Overall, there is plenty of common ground amongst the respondents in regards to encoding workflows and processes. The following is a very general overview of the survey responses:   

24 total responses

17 of the 24 of the institutions that responded to the survey described a process of encoding by hand using previous finding aids and/or templates as guides. MS Word and Excel are common tools used for creating collection inventories that are then copied and pasted into an XML editor.   

13 use Oxygen XML editor  

Finding aid creation is a multi-step, multi-tool process for everyone, and common ground bodes well as TARO moves toward greater standardization. Common tools, such as MS Excel and Oxygen XML editor can be incorporated and leveraged in best practices guidelines.  

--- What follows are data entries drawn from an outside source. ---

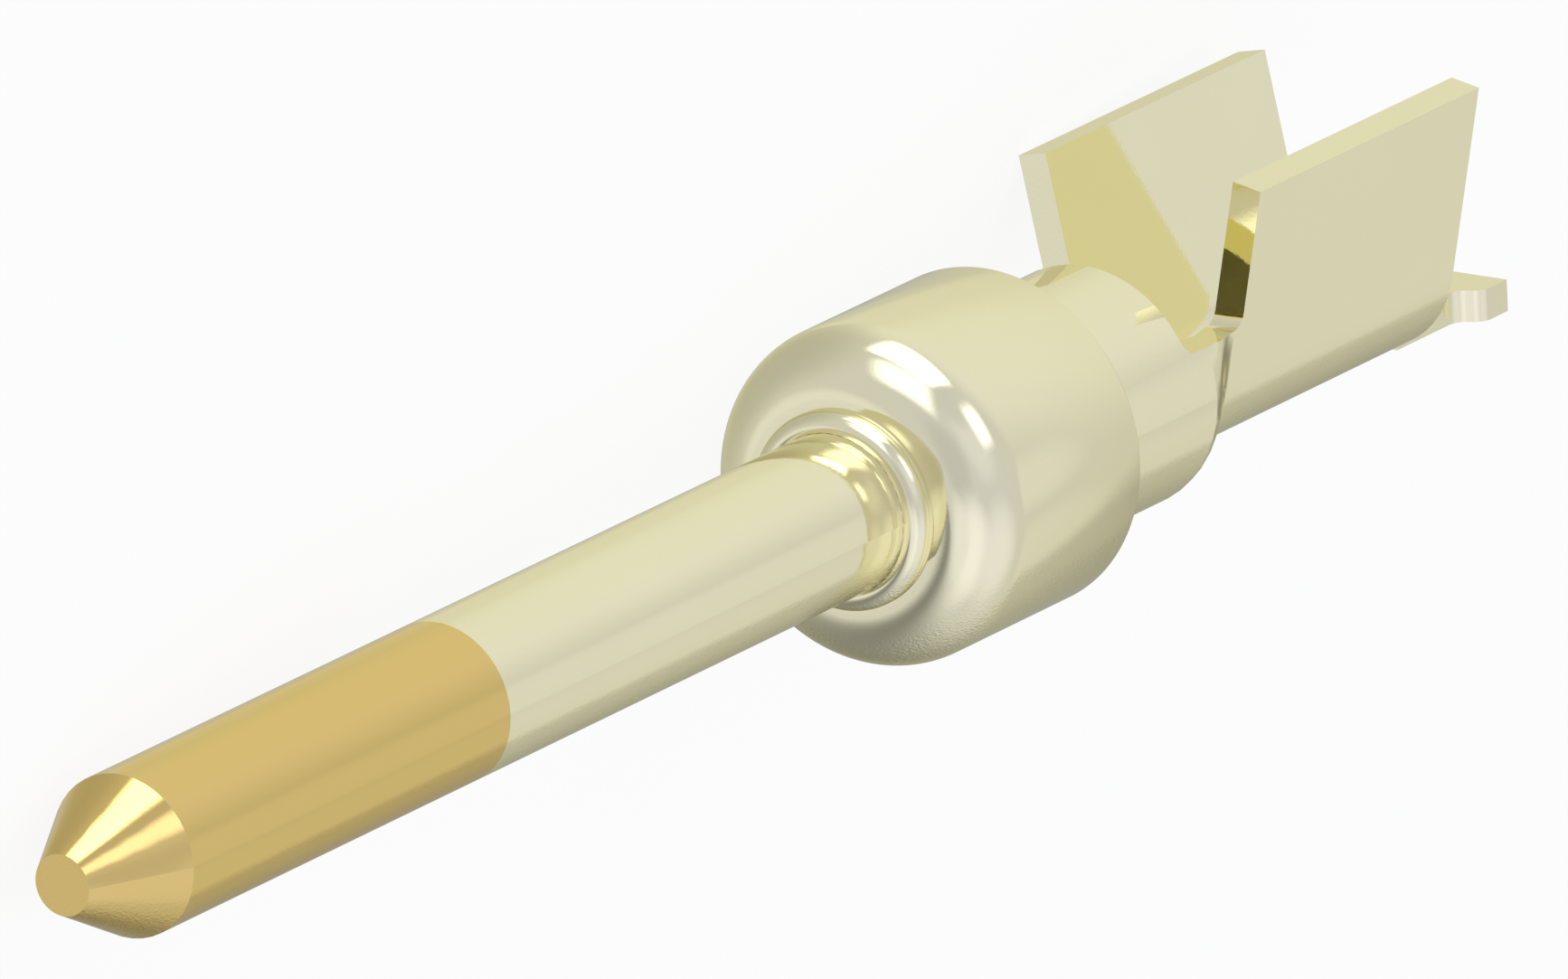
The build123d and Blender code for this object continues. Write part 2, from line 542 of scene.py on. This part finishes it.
class CONTACT_OT_turn_sleeve(Operator):
    """Turn the collar's sleeve, with its rounded nose and the bead around the pin"""

    bl_idname = "contact.turn_sleeve"
    bl_label = "Turn Sleeve"

    def execute(self, context):
        sizes = context.scene.contact_sleeve
        length, radius, bore, wall = (v / MM for v in (sizes.length, sizes.radius, sizes.bore, sizes.wall))
        nose, pin, edge = (v / MM for v in (sizes.nose, sizes.pin, sizes.edge))
        bead, ring, height = (v / MM for v in (sizes.bead, sizes.bead_ring, sizes.bead_height))

        mesh = bmesh.new()
        centre = Vector((length + height - bead, 0.0, ring))
        crease = Vector((length, 0.0, ring + sqrt(bead**2 - (centre.x - length) ** 2)))
        lip = Vector((centre.x + sqrt(bead**2 - (ring - pin) ** 2), 0.0, pin))
        start, end = crease - centre, lip - centre
        turn = atan2(start.z, start.x) - atan2(end.z, end.x)
        round_bead = swept(mesh, crease, centre, -turn, BEAD_STEPS)
        corners = [
            mesh.verts.new((x, 0.0, r))
            for x, r in (
                (length - wall, pin),
                (length - wall, bore),
                (0.0, bore),
                (0.0, radius),
                (length, radius),
            )
        ]
        mesh.faces.new(round_bead + corners)
        round_corners(mesh, [corners[1]], nose - wall, SEAT_STEPS)
        round_corners(mesh, corners[2:4], edge, EDGE_STEPS)
        round_corners(mesh, [corners[4]], nose, NOSE_STEPS)
        bmesh.ops.delete(mesh, geom=mesh.faces[:], context="FACES_ONLY")
        bmesh.ops.spin(
            mesh,
            geom=mesh.verts[:] + mesh.edges[:],
            cent=(0, 0, 0),
            axis=(1, 0, 0),
            angle=2 * pi,
            steps=TURN_STEPS,
            use_merge=True,
        )
        sleeve = finished(mesh, "turned_sleeve", SHARP_ANGLE)
        sleeve.data.materials.append(plate_material("pale_plate", context.scene.contact_plate, False))
        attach(sleeve, BODY)
        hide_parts("collar_sleeve")
        return {"FINISHED"}


class CONTACT_OT_stage(Operator):
    """Set the camera, the floor, the room and the lamp"""

    bl_idname = "contact.stage"
    bl_label = "Stage"

    def execute(self, context):
        settings = context.scene.contact_stage
        self.add_camera(context, settings)
        self.add_floor(settings)
        self.add_world(context, settings)
        middle = own(1.5 * MM, 0, 0)
        lamp = area_lamp("key_lamp", middle + LAMP_PLACE, middle, LAMP_SIDE, LAMP_SIDE, LAMP_STRENGTH)
        lamp.visible_glossy = False
        context.scene.view_settings.view_transform = "Standard"
        return {"FINISHED"}

    def add_camera(self, context, settings):
        camera = bpy.data.cameras.new("camera")
        camera.lens = settings.lens
        camera.sensor_width = 36.0
        camera.clip_start, camera.clip_end = 0.01, 10.0
        thing = bpy.data.objects.new("camera", camera)
        context.scene.collection.objects.link(thing)
        away = VIEW_FROM.normalized()
        right = VIEW_UP.cross(away).normalized()
        up = away.cross(right)
        distance = settings.frame_width * settings.lens / camera.sensor_width
        place = own(*settings.aim) + distance * away
        turn = Matrix((right, up, away)).transposed().to_4x4()
        thing.matrix_world = Matrix.Translation(place) @ turn
        context.scene.camera = thing

    def add_floor(self, settings):
        mesh = bmesh.new()
        bmesh.ops.create_grid(mesh, x_segments=1, y_segments=1, size=1.0)
        bmesh.ops.translate(mesh, verts=mesh.verts[:], vec=(0, 0, CAD_BOX[0].z))
        data = bpy.data.meshes.new("floor")
        mesh.to_mesh(data)
        mesh.free()
        floor = bpy.data.objects.new("floor", data)
        bpy.context.scene.collection.objects.link(floor)
        floor.visible_glossy = False
        material = bpy.data.materials.new("floor")
        material.use_nodes = True
        tree = material.node_tree
        link = tree.links.new
        output = tree.nodes["Material Output"]
        shader = tree.nodes["Principled BSDF"]
        shader.inputs["Base Color"].default_value = (*settings.floor_colour, 1.0)
        shader.inputs["Roughness"].default_value = 0.9
        shader.inputs["Specular IOR Level"].default_value = 0.0
        white = node(tree, "Emission", (0, 300))
        path = node(tree, "LightPath", (-400, 500))
        seen = maths(tree, "MAXIMUM", path.outputs["Is Camera Ray"], path.outputs["Is Glossy Ray"])
        seen = maths(tree, "MAXIMUM", seen, path.outputs["Is Transmission Ray"])
        mix = node(tree, "MixShader", (200, 300))
        link(maths(tree, "MULTIPLY", seen, settings.floor_white), mix.inputs["Fac"])
        link(shader.outputs["BSDF"], mix.inputs[1])
        link(white.outputs["Emission"], mix.inputs[2])
        link(mix.outputs["Shader"], output.inputs["Surface"])
        data.materials.append(material)

    def add_world(self, context, settings):
        world = bpy.data.worlds.new("studio")
        context.scene.world = world
        world.use_nodes = True
        tree = world.node_tree
        tree.nodes.clear()
        link = tree.links.new
        look = node(tree, "TexCoord", (-900, -100)).outputs["Generated"]

        level = ROOM_LEVEL
        for shade in WIDE_PATCHES:
            level = patch(tree, look, level, *shade)
        level = softbox(tree, look, level, *DARK_BOX)
        for shade in LOW_PATCHES:
            level = patch(tree, look, level, *shade)
        for box in LAMP_BOXES:
            level = softbox(tree, look, level, *box)

        tint = node(tree, "Mix", data_type="RGBA")
        tint.inputs["A"].default_value = WARM_TINT
        tint.inputs["B"].default_value = COOL_TINT
        link(rise(tree, leaning(tree, look, COOL_SIDE), -TINT_REACH, TINT_REACH), tint.inputs["Factor"])
        room = node(tree, "Background")
        link(tint.outputs["Result"], room.inputs["Color"])
        link(level, room.inputs["Strength"])

        white = node(tree, "Background", (0, 200))
        white.inputs["Color"].default_value = (1.0, 1.0, 1.0, 1.0)
        path = node(tree, "LightPath", (0, 500))
        mirrored = maths(tree, "MULTIPLY", path.outputs["Is Glossy Ray"], settings.room_white)
        seen = maths(tree, "MAXIMUM", path.outputs["Is Camera Ray"], path.outputs["Is Transmission Ray"])
        mix = node(tree, "MixShader", (300, 0))
        link(maths(tree, "MAXIMUM", seen, mirrored), mix.inputs["Fac"])
        link(room.outputs["Background"], mix.inputs[1])
        link(white.outputs["Background"], mix.inputs[2])
        output = node(tree, "OutputWorld", (600, 0))
        link(mix.outputs["Shader"], output.inputs["Surface"])


class CONTACT_PT_panel(Panel):
    """The steps of dressing the contact"""

    bl_idname = "CONTACT_PT_panel"
    bl_label = "Pin Contact"
    bl_space_type = "VIEW_3D"
    bl_region_type = "UI"
    bl_category = "Contact"

    def draw(self, context):
        for step in STEPS:
            self.layout.operator("contact." + step)


STEPS = ("stage", "plate_body", "turn_sleeve")

CLASSES = (
    PlateSettings,
    SleeveSettings,
    StageSettings,
    CONTACT_OT_plate_body,
    CONTACT_OT_turn_sleeve,
    CONTACT_OT_stage,
    CONTACT_PT_panel,
)


def register():
    for cls in CLASSES:
        bpy.utils.register_class(cls)
    bpy.types.Scene.contact_plate = PointerProperty(type=PlateSettings)
    bpy.types.Scene.contact_sleeve = PointerProperty(type=SleeveSettings)
    bpy.types.Scene.contact_stage = PointerProperty(type=StageSettings)


def unregister():
    del bpy.types.Scene.contact_stage
    del bpy.types.Scene.contact_sleeve
    del bpy.types.Scene.contact_plate
    for cls in reversed(CLASSES):
        bpy.utils.unregister_class(cls)


def main():
    register()
    for step in STEPS:
        getattr(bpy.ops.contact, step)()


if __name__ == "__main__":
    main()
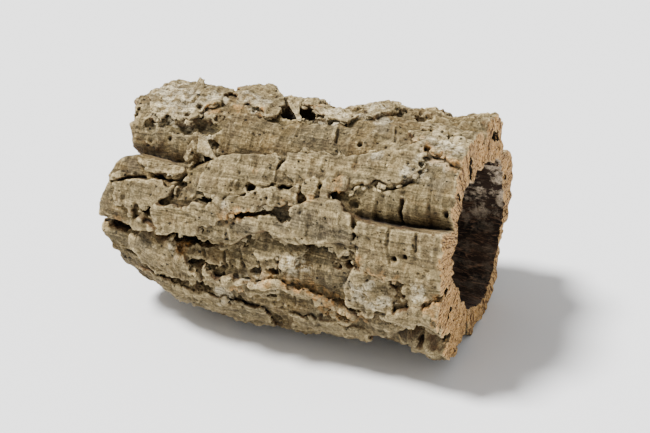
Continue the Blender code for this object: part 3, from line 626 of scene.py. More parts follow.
class Maps:
    """Maps over x (rows) and angle (columns) that hold the shape of the bark."""

    def __init__(self):
        self.x = np.arange(X_SPAN[0], X_SPAN[1] + CELL, CELL)
        self.angle = np.arange(MAP_COLUMNS) * 360.0 / MAP_COLUMNS
        self.grid_x = self.x[:, None] + 0 * self.angle[None, :]
        self.grid_angle = self.angle[None, :] + 0 * self.x[:, None]
        self.grid_turn = np.radians(self.grid_angle) * MEAN_RADIUS
        self.draw_skin()
        self.draw_plates()
        self.draw_openings()
        self.spots = {name: self.spot_map(spots) for name, spots in SPOTS.items()}

    def spot_map(self, spots):
        """Where the bark is tinted, from 0 to 1, with ragged edges."""
        tint = np.zeros(self.skin.shape)
        for place in spots:
            spot, away = self.round_spot(*place)
            away += SPOT_RAGGED * self.ragged[spot]
            tint[spot] = np.maximum(tint[spot], smooth((1 - away) / SPOT_BLUR + 0.5))
        return tint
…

As of right now, fewer organizations use archival management systems, while a handful of respondents expressed plans to adopt an AMS in the near future.

7 use AMS

3 ArchivesSpace
2 Archivists’ Toolkit
1 Archon
1 CuadraStar

As you may be aware, ArchivesSpace generates schema-compliant EAD. In fact, the AS output is sometimes stricter than the EAD 2002 schema . Currently, the institutions that use these archival management systems must reverse edit their EAD back to DTD to make it TARO compliant. With more organizations adopting (or at least considering) management systems, TARO must plan to accommodate current and future developments in technology. Updating the XML in TARO will not only improve the front-end user experience, but will also broaden potential participation.

The greatest variation across the respondents appears (quite obviously) in the documentation, instructions, and templates of each contributing institution. A large consideration going forward is finding the optimal level of standardization that benefits all contributing institutions. Participation in TARO should be easy, perhaps effortless. With this goal in mind, the question we need to ask is:

How can we reduce redundancies between unique institutional workflows and contributing to TARO?

Feel free to continue this conversation, especially if you feel that the overview above does not represent how your institution creates EAD.